Project Overview
I burned my dinner once. Fully ruined it. I got distracted, missed a timer, and went to bed hungry.
So I built OttoCook, a conversational cooking assistant that lives in the terminal, walks me through each step, tracks every timer, and keeps talking until I acknowledge alerts.
The first dish I cooked with it was Chicken Alfredo. It worked. A bit thick, that one was on me, not Otto.
This is a working prototype, not a polished product. It is functional, opinionated, and built to solve a real kitchen problem.
What It Does
- Step-by-step guidance.
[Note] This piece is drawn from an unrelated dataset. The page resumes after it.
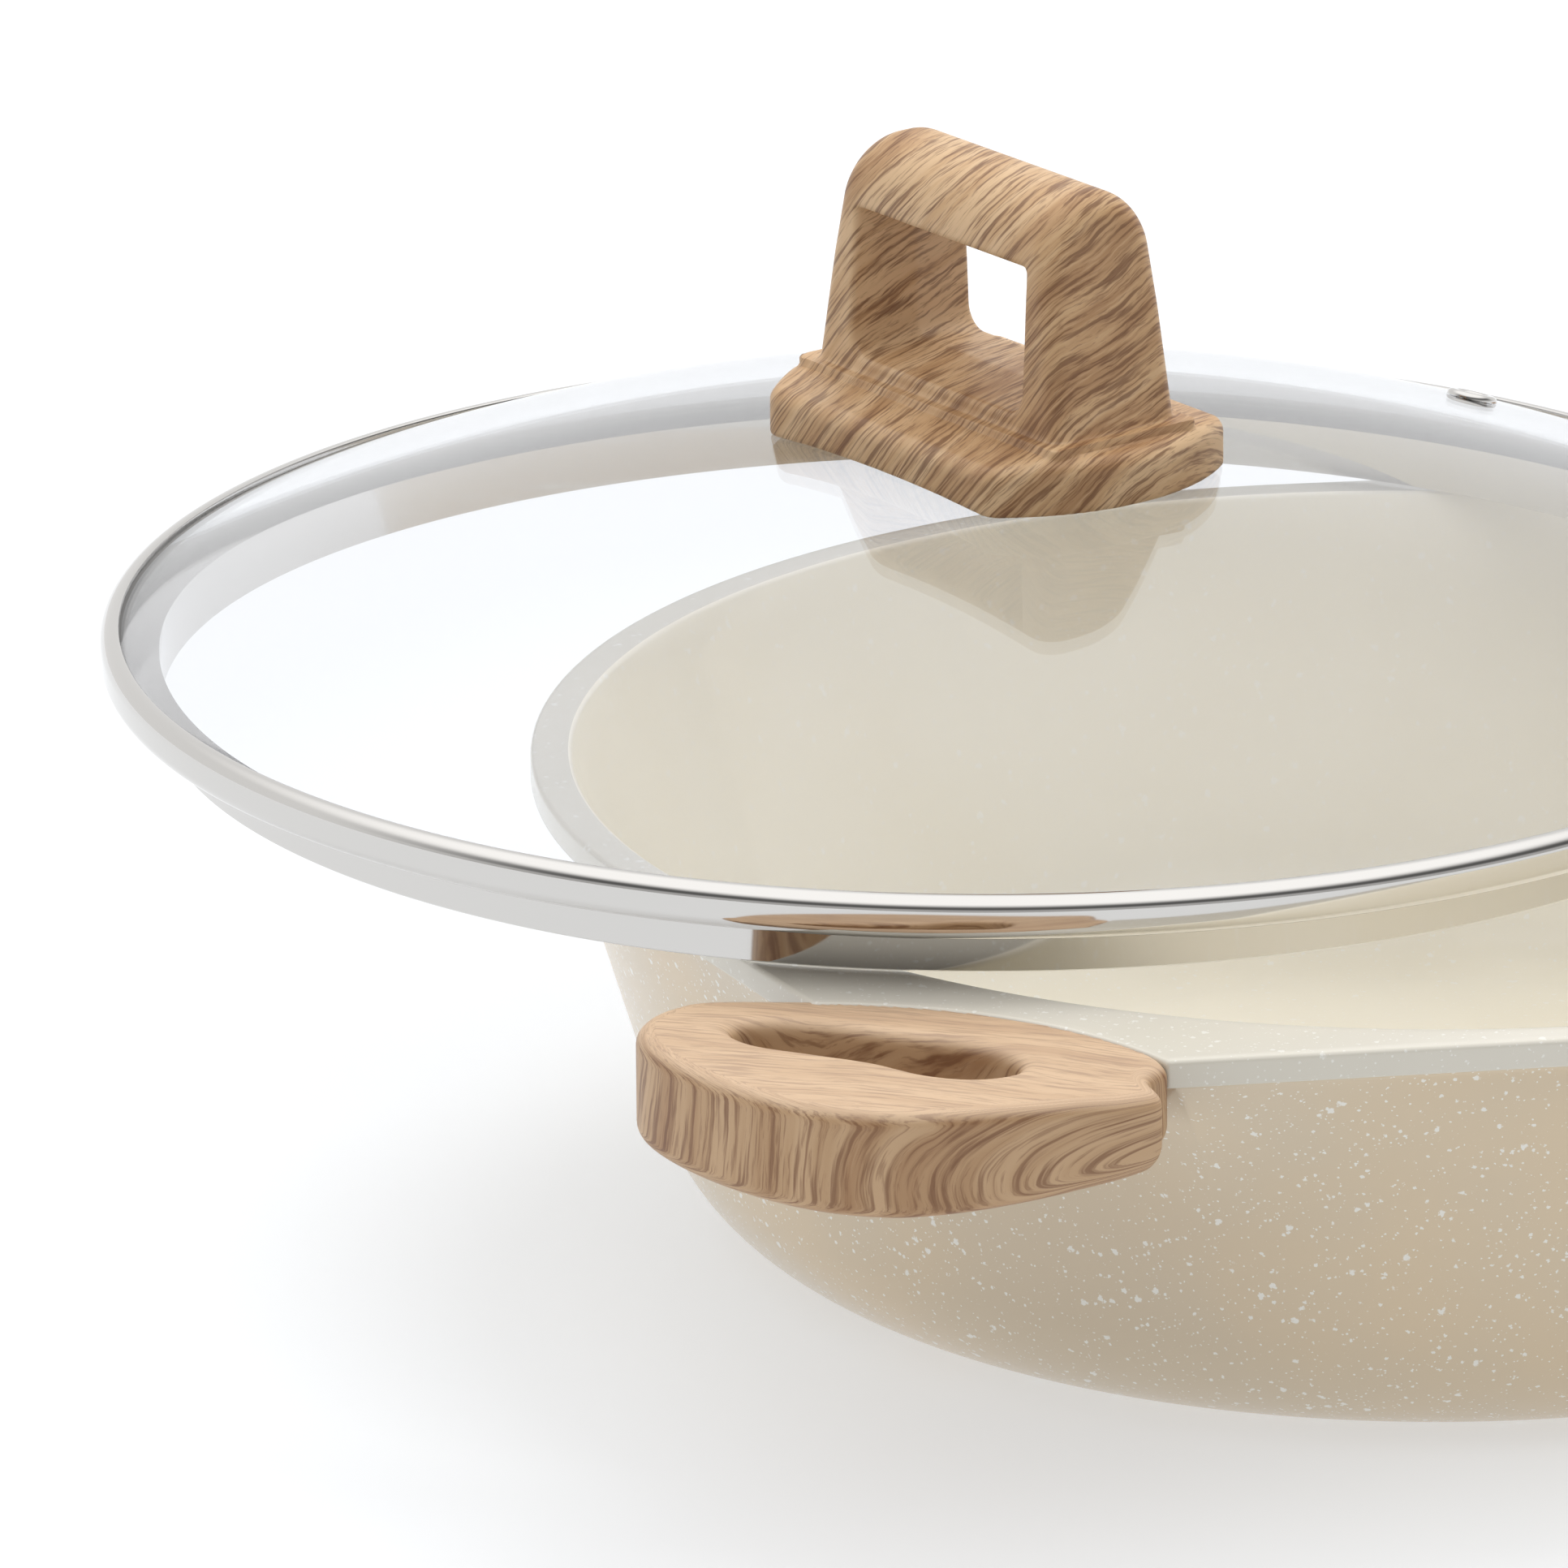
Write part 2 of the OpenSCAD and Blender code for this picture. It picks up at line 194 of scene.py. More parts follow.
def outline_distance(outline, x, y):
    """Distance from (x, y) to a closed outline, negative inside it."""
    nearest = np.full(np.broadcast(x, y).shape, np.inf)
    inside = np.zeros(nearest.shape, bool)
    for (x0, y0), (x1, y1) in zip(outline, np.roll(outline, -1, axis=0)):
        dx, dy = x1 - x0, y1 - y0
        along = np.clip(((x - x0) * dx + (y - y0) * dy) / (dx * dx + dy * dy), 0, 1)
        nearest = np.minimum(nearest, np.hypot(x - x0 - along * dx, y - y0 - along * dy))
        if y0 != y1:
            crosses = ((y0 > y) != (y1 > y)) & (x < x0 + (y - y0) * dx / dy)
            inside ^= crosses
    return np.where(inside, -nearest, nearest)


def meet(a, b, radius):
    """What two fields share, with a rounded edge."""
    a, b = np.broadcast_arrays(a, b)
    corner = np.hypot(np.maximum(a + radius, 0), np.maximum(b + radius, 0))
    return np.minimum(np.maximum(a, b), -radius) + corner


def blend(a, b, radius):
    """Two fields as one, with a hollow fillet between them."""
    return -meet(-a, -b, radius)


def surface_net(field, low, high, step):
    """Points and faces of the surface where a field is zero."""
    axes = [np.arange(lo, hi + step, step) for lo, hi in zip(low, high)]
    grid = np.meshgrid(*axes, indexing="ij", sparse=True)
    value = field(*grid)
    shape = np.array(value.shape)
    total = np.zeros((*(shape - 1), 3))
    count = np.zeros(shape - 1)
    crossings = []
    for axis in range(3):
        ahead = np.moveaxis(value, axis, 0)
        first, second = ahead[:-1], ahead[1:]
        crossed = (first < 0) != (second < 0)
        crossings.append((axis, crossed, first < 0))
        with np.errstate(divide="ignore", invalid="ignore"):
            part = np.where(crossed, first / (first - second), 0)
        here = np.stack([np.moveaxis(np.broadcast_to(g, value.shape), axis, 0)[:-1] for g in grid], -1)
        here = here * crossed[..., None]
        here[..., axis] += part * step
        weight = crossed.astype(float)
        for side_a in (0, 1):
            for side_b in (0, 1):
                cut = (slice(None), slice(side_a, crossed.shape[1] - 1 + side_a),
                       slice(side_b, crossed.shape[2] - 1 + side_b))
                total += np.moveaxis(here[cut], 0, axis)
                count += np.moveaxis(weight[cut], 0, axis)
    used = count > 0
    number = np.full(count.shape, -1)
    number[used] = np.arange(used.sum())
    points = total[used] / count[used][:, None]
    faces = []
    for axis, crossed, starts_inside in crossings:
        cells = np.moveaxis(number, axis, 0)
        edge = crossed[:, 1:-1, 1:-1]
        flip = starts_inside[:, 1:-1, 1:-1][edge] ^ (axis == 1)
        quad = np.stack([cells[:, :-1, :-1][edge], cells[:, 1:, :-1][edge],
                         cells[:, 1:, 1:][edge], cells[:, :-1, 1:][edge]], -1)
        quad[~flip] = quad[~flip][:, ::-1]
        faces.append(quad)
    return settle(field, points), np.concatenate(faces).tolist()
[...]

Visual cues, temperatures, parallel hints, and timing. Tells you what's coming next so you can prep ahead.
- Voice output (TTS). Azure-powered speech so you don't have to stare at your screen. Audio cached to disk.
- Voice input (STT). Local Whisper model, no cloud needed. Say "Hey Chef" and start talking.
- AI recipe modification. Missing an ingredient? Tell it. It'll adjust, scale, and warn you if the change is going to ruin your dish.
- Smart timers. Background timers with escalating notifications. They stay on hold until you say you're ready, and they won't stop yelling until you acknowledge them.
- Ask questions mid-cook. The AI has full context of your recipe, current step, and timers. Straight answers, no blog posts.
- Natural language input. Type however you want. Keyword parser handles the basics, GPT picks up the rest.
- Session management. Pause, resume, skip, and check progress. Timers pause with you.
Key Technical Features
AI Agent Architecture
- A custom agent loop with tool-calling. The AI can modify recipes, adjust timers, and reason about substitutions with full session context.
- Structured tool definitions with JSON schema validation for each action the agent can take.
- Conversation history maintained per session so the AI remembers what you asked three steps ago.
Recipe Engine
- URL scraper that pulls structured recipe data from sites like AllRecipes.
- Custom parser that extracts ingredients, quantities, temperatures, and timing from free-text instructions.
- Step dependency analysis that knows which steps can run in parallel and which block on timers.
Terminal UI (Bubble Tea)
- Full TUI built on Bubble Tea with a timer bar, color-coded output, and a clean command prompt.
- Timer management runs in background goroutines with escalating notification states.
- Session state machine for pause, resume, skip, and status checks.
Voice Pipeline
- TTS via Azure Cognitive Services Speech API with local disk caching (don't re-synthesize the same sentence twice).
- STT via local whisper.cpp, no audio leaves your machine.
- Wake word detection ("Hey Chef") with configurable silence thresholds.
- Audio playback through
ebitengine/oto, pure Go with no CGO needed for output.
Architecture
- Clean separation:
internal/domain, internal/engine, internal/conversation, internal/gpt, internal/speech, internal/timer, internal/display, internal/recipe, internal/storage.
- Every external dependency (TTS provider, AI backend, recipe source) is behind an interface, so providers can be swapped without touching business logic.
- Runs on Windows, macOS, and Linux. Voice input on Windows needs MinGW-w64 + PortAudio (CGO), everything else is pure Go.